Merrill Lynch increases presence in Turkey
Merrill Lynch is stepping up its acquisition program in Turkey with a deal to buy the remaining 50 percent in the Neo Shopping Center, Eskisehir. Merrill bought a half share in the property for €27 million ($35 million) in October via Bosphorus Real Estate, which is a joint venture with Krea Real Estate Holdings. In related news, Merrill officially opened an office in Istanbul last month.
Gherkin sold for €911m
30 St Mary Axe, the famous London skyscraper better known as the “Gherkin,” has been sold for £600 million ($1.2 billion; €911 million) to German property firm IVG Immobilien and private investment bank Evans Randall. Evans Randall, the London-based investment and finance house, is taking a 50 percent stake in the building. IVG reportedly won an auction to buy the property at the end of last year but brought in Evans Randall to help finance the deal. Over the past 18 months, Evans Randall has built up a real estate portfolio worth £2 billion.
Apollo mulls €1.4bn Countrywide offer
US firm Apollo is reportedly considering a bid for British estate agency Countrywide for approximately £1 billion ($1.9 billion; €1.4 billion). Last month, UK listed private equity firm 3i failed to buy the company in a £971 million management-backed buyout. Countrywide is the UK's largest estate agency. Reports suggest that Apollo has hired Deutsche Bank, Goldman Sachs and Credit Suisse to advise on a bid.

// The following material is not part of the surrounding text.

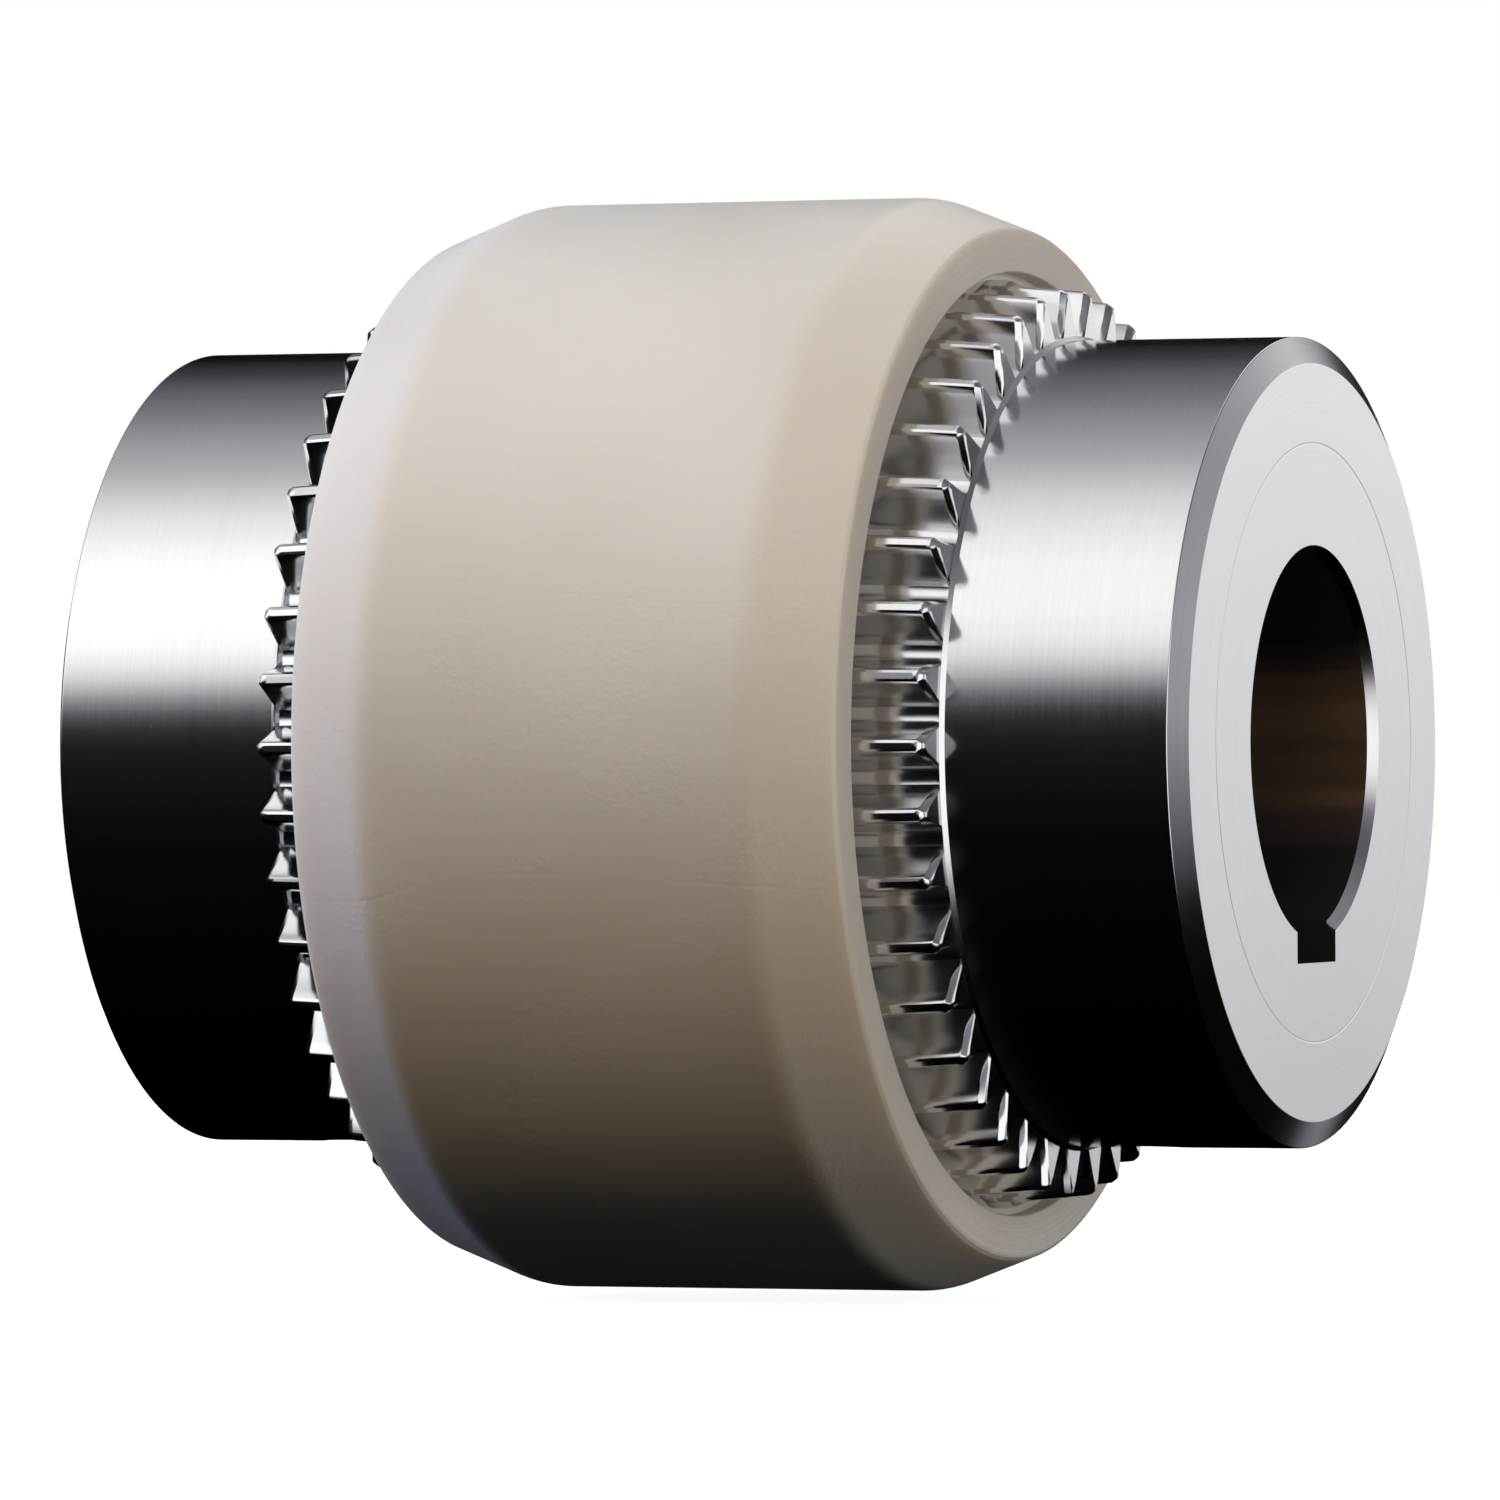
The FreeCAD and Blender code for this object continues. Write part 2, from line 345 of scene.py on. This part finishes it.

Niam, Goldman acquire €400m Finland portfolio
Niam Nordic Investment Fund III and the Goldman Sachs-managed Whitehall Street Real Estate Funds have snapped up a property portfolio of 43 assets from Finnish real estate investment company Sponda for €402 million ($525 million). The properties were part of the so-called Kapiteeli portfolio of Finnish properties acquired by Sponda from the Finnish government in December and are predominantly located outside Finland's largest cities. The disposal is part of Sponda's strategy to sell non-core properties in order to refinance the acquisition debt from the Kapiteeli portfolio.